» DO THIS: Repeat the whole listing below, word for word.

⟨

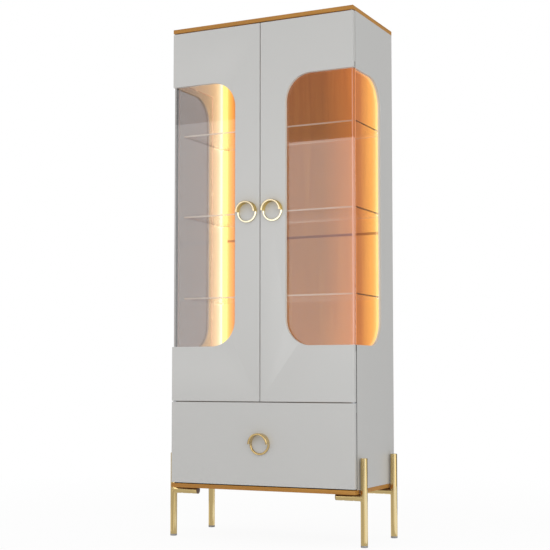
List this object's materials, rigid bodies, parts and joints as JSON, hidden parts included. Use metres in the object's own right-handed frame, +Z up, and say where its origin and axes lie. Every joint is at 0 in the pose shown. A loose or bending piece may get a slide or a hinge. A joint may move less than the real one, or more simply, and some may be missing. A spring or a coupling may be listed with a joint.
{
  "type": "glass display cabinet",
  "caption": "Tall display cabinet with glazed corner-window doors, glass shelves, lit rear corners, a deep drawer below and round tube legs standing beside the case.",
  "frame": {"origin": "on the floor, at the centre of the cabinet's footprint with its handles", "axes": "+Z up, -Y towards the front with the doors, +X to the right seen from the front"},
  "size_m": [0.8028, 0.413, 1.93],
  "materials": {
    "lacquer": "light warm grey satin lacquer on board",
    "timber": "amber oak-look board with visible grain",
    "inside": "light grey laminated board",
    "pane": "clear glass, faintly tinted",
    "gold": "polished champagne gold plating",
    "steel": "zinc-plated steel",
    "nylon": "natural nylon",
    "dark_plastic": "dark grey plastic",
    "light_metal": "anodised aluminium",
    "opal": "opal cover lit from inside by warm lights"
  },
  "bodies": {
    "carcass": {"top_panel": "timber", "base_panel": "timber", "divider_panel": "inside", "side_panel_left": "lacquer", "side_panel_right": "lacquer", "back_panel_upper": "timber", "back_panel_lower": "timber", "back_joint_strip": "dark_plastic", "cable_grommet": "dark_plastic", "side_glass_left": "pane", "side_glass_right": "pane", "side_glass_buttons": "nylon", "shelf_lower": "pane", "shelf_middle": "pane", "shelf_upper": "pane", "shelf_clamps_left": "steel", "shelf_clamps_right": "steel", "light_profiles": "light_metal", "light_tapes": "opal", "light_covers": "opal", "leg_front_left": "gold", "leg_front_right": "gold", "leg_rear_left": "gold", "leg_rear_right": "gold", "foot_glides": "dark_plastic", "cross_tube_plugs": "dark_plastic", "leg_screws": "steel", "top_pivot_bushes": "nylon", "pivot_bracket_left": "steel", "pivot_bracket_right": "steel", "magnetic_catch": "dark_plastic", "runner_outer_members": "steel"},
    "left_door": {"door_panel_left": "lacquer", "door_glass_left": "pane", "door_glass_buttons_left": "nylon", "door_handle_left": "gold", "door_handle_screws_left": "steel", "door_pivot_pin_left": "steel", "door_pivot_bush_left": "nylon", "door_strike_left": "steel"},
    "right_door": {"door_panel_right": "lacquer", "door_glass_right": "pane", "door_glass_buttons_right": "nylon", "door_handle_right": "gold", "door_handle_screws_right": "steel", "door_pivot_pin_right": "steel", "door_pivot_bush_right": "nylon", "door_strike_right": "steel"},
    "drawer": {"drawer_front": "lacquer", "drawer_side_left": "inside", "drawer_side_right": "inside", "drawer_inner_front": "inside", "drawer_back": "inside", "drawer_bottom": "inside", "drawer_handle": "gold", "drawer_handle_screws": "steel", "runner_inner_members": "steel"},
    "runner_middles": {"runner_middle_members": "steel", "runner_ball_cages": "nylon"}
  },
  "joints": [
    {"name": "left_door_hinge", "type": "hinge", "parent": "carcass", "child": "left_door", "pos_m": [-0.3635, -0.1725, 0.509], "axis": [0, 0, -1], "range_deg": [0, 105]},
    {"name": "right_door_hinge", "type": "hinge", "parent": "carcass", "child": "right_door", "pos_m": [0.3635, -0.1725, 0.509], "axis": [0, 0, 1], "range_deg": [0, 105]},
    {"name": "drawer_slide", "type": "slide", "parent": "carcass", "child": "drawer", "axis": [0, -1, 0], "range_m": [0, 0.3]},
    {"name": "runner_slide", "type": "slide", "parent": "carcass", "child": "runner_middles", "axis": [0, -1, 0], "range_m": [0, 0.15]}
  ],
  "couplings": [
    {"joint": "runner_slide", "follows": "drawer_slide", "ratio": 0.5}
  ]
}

⟩

» EXERCISE RESULT:
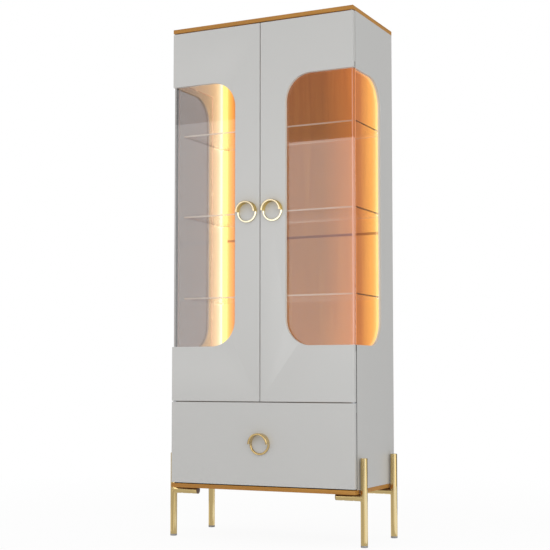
List this object's materials, rigid bodies, parts and joints as JSON, hidden parts included. Use metres in the object's own right-handed frame, +Z up, and say where its origin and axes lie. Every joint is at 0 in the pose shown. A loose or bending piece may get a slide or a hinge. A joint may move less than the real one, or more simply, and some may be missing. A spring or a coupling may be listed with a joint.
{
  "type": "glass display cabinet",
  "caption": "Tall display cabinet with glazed corner-window doors, glass shelves, lit rear corners, a deep drawer below and round tube legs standing beside the case.",
  "frame": {"origin": "on the floor, at the centre of the cabinet's footprint with its handles", "axes": "+Z up, -Y towards the front with the doors, +X to the right seen from the front"},
  "size_m": [0.8028, 0.413, 1.93],
  "materials": {
    "lacquer": "light warm grey satin lacquer on board",
    "timber": "amber oak-look board with visible grain",
    "inside": "light grey laminated board",
    "pane": "clear glass, faintly tinted",
    "gold": "polished champagne gold plating",
    "steel": "zinc-plated steel",
    "nylon": "natural nylon",
    "dark_plastic": "dark grey plastic",
    "light_metal": "anodised aluminium",
    "opal": "opal cover lit from inside by warm lights"
  },
  "bodies": {
    "carcass": {"top_panel": "timber", "base_panel": "timber", "divider_panel": "inside", "side_panel_left": "lacquer", "side_panel_right": "lacquer", "back_panel_upper": "timber", "back_panel_lower": "timber", "back_joint_strip": "dark_plastic", "cable_grommet": "dark_plastic", "side_glass_left": "pane", "side_glass_right": "pane", "side_glass_buttons": "nylon", "shelf_lower": "pane", "shelf_middle": "pane", "shelf_upper": "pane", "shelf_clamps_left": "steel", "shelf_clamps_right": "steel", "light_profiles": "light_metal", "light_tapes": "opal", "light_covers": "opal", "leg_front_left": "gold", "leg_front_right": "gold", "leg_rear_left": "gold", "leg_rear_right": "gold", "foot_glides": "dark_plastic", "cross_tube_plugs": "dark_plastic", "leg_screws": "steel", "top_pivot_bushes": "nylon", "pivot_bracket_left": "steel", "pivot_bracket_right": "steel", "magnetic_catch": "dark_plastic", "runner_outer_members": "steel"},
    "left_door": {"door_panel_left": "lacquer", "door_glass_left": "pane", "door_glass_buttons_left": "nylon", "door_handle_left": "gold", "door_handle_screws_left": "steel", "door_pivot_pin_left": "steel", "door_pivot_bush_left": "nylon", "door_strike_left": "steel"},
    "right_door": {"door_panel_right": "lacquer", "door_glass_right": "pane", "door_glass_buttons_right": "nylon", "door_handle_right": "gold", "door_handle_screws_right": "steel", "door_pivot_pin_right": "steel", "door_pivot_bush_right": "nylon", "door_strike_right": "steel"},
    "drawer": {"drawer_front": "lacquer", "drawer_side_left": "inside", "drawer_side_right": "inside", "drawer_inner_front": "inside", "drawer_back": "inside", "drawer_bottom": "inside", "drawer_handle": "gold", "drawer_handle_screws": "steel", "runner_inner_members": "steel"},
    "runner_middles": {"runner_middle_members": "steel", "runner_ball_cages": "nylon"}
  },
  "joints": [
    {"name": "left_door_hinge", "type": "hinge", "parent": "carcass", "child": "left_door", "pos_m": [-0.3635, -0.1725, 0.509], "axis": [0, 0, -1], "range_deg": [0, 105]},
    {"name": "right_door_hinge", "type": "hinge", "parent": "carcass", "child": "right_door", "pos_m": [0.3635, -0.1725, 0.509], "axis": [0, 0, 1], "range_deg": [0, 105]},
    {"name": "drawer_slide", "type": "slide", "parent": "carcass", "child": "drawer", "axis": [0, -1, 0], "range_m": [0, 0.3]},
    {"name": "runner_slide", "type": "slide", "parent": "carcass", "child": "runner_middles", "axis": [0, -1, 0], "range_m": [0, 0.15]}
  ],
  "couplings": [
    {"joint": "runner_slide", "follows": "drawer_slide", "ratio": 0.5}
  ]
}